Tales of Myth and Legend from our Collection
In the run-up to our next Gallery Late, Metamorphoses on Friday 18 May, we take a look at some of the mythology-inspired paintings in our Collection.
This sketch for a ceiling decoration shows Diana, the Roman goddess of hunting, nature and the moon, with her twin brother Apollo - a multi-talented deity, variously named as god of music, prophesy, healing, and the sun. At almost 300 years of age, this painting has taken a rather tumultuous journey to its current home here with us, passing through the hands of less-than-scrupulous art dealers. One such merchant went so far as to cut the painting in half, hoping to gain a higher price for the pair! It was in these two pieces that our co-founder Francis Bourgeois bought the painting, and it remained as such until our recent conservation works saw them re-joined.
In this dramatic work by Roman Baroque painter Filippo Lauri, Apollo is about to slay the satyr Marsyas who foolishly challenged him in a musical contest. After losing a surprisingly close competition against the god of music himself, Marsyas was entirely at Apollo’s mercy. According to some of the more unsavoury accounts of the story, Apollo used the unfortunate satyr's skin as a vessel for wine! In this depiction, Marsyas’s woodland companions look on in horror as the jealous Apollo prepares to take revenge.
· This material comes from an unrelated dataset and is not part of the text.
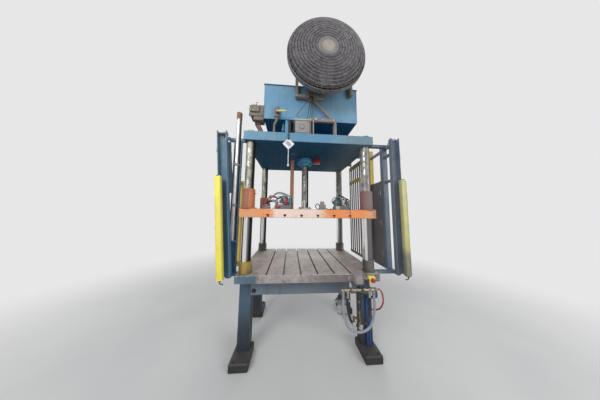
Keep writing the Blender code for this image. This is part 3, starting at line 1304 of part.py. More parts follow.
def hose_route(left, right, top, drop):
    """Points of a hose that hangs in a loop between two downward outlets."""
    straight = HOSE_RADIUS * 3
    low = top - drop
    middle = (left + right) / 2
    half = (right - left) / 2
    return [
        (left, air_pipe_y, top),
        (left, air_pipe_y, top - straight),
        (left - half * 0.03, air_pipe_y, top - drop * 0.35),
        (left + half * 0.06, air_pipe_y, top - drop * 0.62),
        (left + half * 0.36, air_pipe_y, top - drop * 0.90),
        (middle, air_pipe_y, low),
        (right - half * 0.36, air_pipe_y, top - drop * 0.90),
        (right - half * 0.06, air_pipe_y, top - drop * 0.62),
        (right + half * 0.03, air_pipe_y, top - drop * 0.35),
        (right, air_pipe_y, top - straight),
        (right, air_pipe_y, top),
    ]


def smooth_route(points, per_span=2):
    """A Catmull-Rom curve through the route's points."""
    places = [Vector(point) for point in points]
    padded = [places[0] * 2 - places[1]] + places + [places[-1] * 2 - places[-2]]
    result = []
    for before, start, end, after in zip(padded, padded[1:], padded[2:], padded[3:]):
        for step in range(per_span):
            t = step / per_span
            result.append(0.5 * (
                2 * start + (end - before) * t
                + (2 * before - 5 * start + 4 * end - after) * t ** 2
                + (3 * start - before - 3 * end + after) * t ** 3
            ))
    result.append(places[-1])
    return result


def make_hose(name, left, right, top, drop, look, press):
    tube(name, smooth_route(hose_route(left, right, top, drop)), HOSE_RADIUS, look, press)


def make_air_unit(press):
    """A filter and regulator hung from the front rail on a bent plate."""
    wide, deep, high = AIR_UNIT_SIZE
    rail_face = -leg_y - LEG_SIZE / 2 - GAP
    plate_top = rail_bottom + RAIL_HEIGHT / 3
    body_top = rail_bottom - AIR_UNIT_DROP
    plate_bottom = body_top - high
    x = bolster_half_x - AIR_UNIT_INSET
    plate = block("air_unit", (wide / 2, AIR_HANGER_THICK, plate_top - plate_bottom),
                  (x, rail_face - AIR_HANGER_THICK / 2, (plate_top + plate_bottom) / 2), "box_grey", press)
    body_y = rail_face - AIR_HANGER_THICK / 2 - deep / 2
    pieces = [block("air_body", AIR_UNIT_SIZE, (x, body_y, body_top - high / 2), "box_grey", press,
                    edge=PLATE_EDGE)]
    bowl_z = body_top - high - AIR_BOWL_LENGTH / 2 + AIR_BOWL_SINK
    for label, side in (("filter", -1), ("oiler", 1)):
        pieces.append(cylinder("air_" + label, AIR_BOWL_RADIUS, AIR_BOWL_LENGTH,
                               (x + side * wide / 4, body_y, bowl_z), "box_grey", press, sides=16))
    pieces.append(cylinder("air_knob", AIR_BOWL_RADIUS * 0.8, AIR_UNIT_DROP * 0.7,
                           (x - wide / 4, body_y, body_top + AIR_UNIT_DROP * 0.3), "box_grey", press,
                           sides=16))
    weld(plate, *pieces)


def main():
    clear_scene()
    press = empty("press_floor", (0, 0, -bed_top))
    ram = empty("ram_axis", (0, 0, platen_bottom), press)
    head = empty("fan_tilt_axis", fan_pivot, press)
    hub = empty("fan_spin_axis", (0, -HUB_OFFSET, 0), head)
    make_feet(press)
    make_bed_ends(press)
    make_bed_rails(press)
    make_bolster(press)
    make_columns(press)
    make_collars(press)
    make_crown(press)
    make_cylinder(press)
    make_tank(press)
    make_valve_block(press)
    make_drain_valve(press)
    make_motor_and_pump(press)
    make_ram(ram)
    make_left_guard(press)
    make_right_guard(press)
    make_slat_guard(press)
    make_fan_bracket(press)
    make_fan_head(head)
    make_fan_blades(hub)
    make_sign(press)
    make_junction_box(press)
    make_controls(press)
    make_air_service(press)


main()
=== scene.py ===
import math
import random

import bmesh
import bpy
from mathutils import Matrix, Vector


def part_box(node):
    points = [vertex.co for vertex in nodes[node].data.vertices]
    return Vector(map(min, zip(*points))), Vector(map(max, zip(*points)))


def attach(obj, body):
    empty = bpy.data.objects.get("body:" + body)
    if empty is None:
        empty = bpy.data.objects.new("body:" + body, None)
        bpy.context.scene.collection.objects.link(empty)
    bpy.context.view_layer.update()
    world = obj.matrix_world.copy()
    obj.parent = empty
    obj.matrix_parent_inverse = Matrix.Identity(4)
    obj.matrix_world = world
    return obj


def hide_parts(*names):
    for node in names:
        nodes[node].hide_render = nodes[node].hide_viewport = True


# The looks of a four-column hydraulic press: finishes, fasteners, wire guard, hoses and fittings.
# Metres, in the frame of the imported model: the origin is the centre of the bolster's top face.
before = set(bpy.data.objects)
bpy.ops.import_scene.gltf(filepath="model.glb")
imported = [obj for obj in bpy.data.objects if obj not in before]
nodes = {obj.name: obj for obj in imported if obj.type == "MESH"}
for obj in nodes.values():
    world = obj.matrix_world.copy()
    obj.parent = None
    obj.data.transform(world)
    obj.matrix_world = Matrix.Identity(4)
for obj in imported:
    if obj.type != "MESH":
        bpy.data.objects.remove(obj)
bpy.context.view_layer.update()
parts = {name: tuple(Vector(corner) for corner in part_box(name)) for name in nodes}
crown_low, crown_high = parts["crown"]
platen_low, platen_high = parts["platen"]
floor_height = parts["foot_front_left"][0].z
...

The three graces, Euphrosyne, Thalia and Aglaea, were the Greek goddesses of beauty, charm and creativity. Also known as the Charities, these daughters of Zeus are shown frolicking together on Mount Olympus. The sisters’ beauty has earned them a place in many of history’s most treasured artworks, including Boticelli’s Primavera, Rafael’s Three Graces and the celebrated statue of Antonio Canova. They’ve also inspired plenty of modern artists including Cezanne and Picasso, and, more recently, have been reinterpreted for the present day by contemporary painter Kehinde Wiley.
Lely’s beautiful rendering of a group of nymphs lounging next to a fountain doesn’t reference any particular mythological story or character, instead creating a more ambiguous Arcadian scene. The anonymous figures are shown sleeping peacefully in a woodland, complete with peachy bottoms and carelessly draped cloths, lending the idyllic scene an erotic overtone. Shortly after this painting was created Lely turned his attention firmly to portraiture, leaving relatively few narrative paintings behind.
In this image we see Romulus, founder and first king of Rome, having successfully battled the rival town of Caenina and slain their leader. Holding his armour as a trophy, Romulus is celebrating the victory, which paved the way to the creation of Rome. The strange story of Romulus and his brother Remus, who, legend has it, were raised amongst wolves, inspired a series of tapestries by Rubens. This cartoon was made in preparation for one of the tapestries, which has since (sadly) been lost.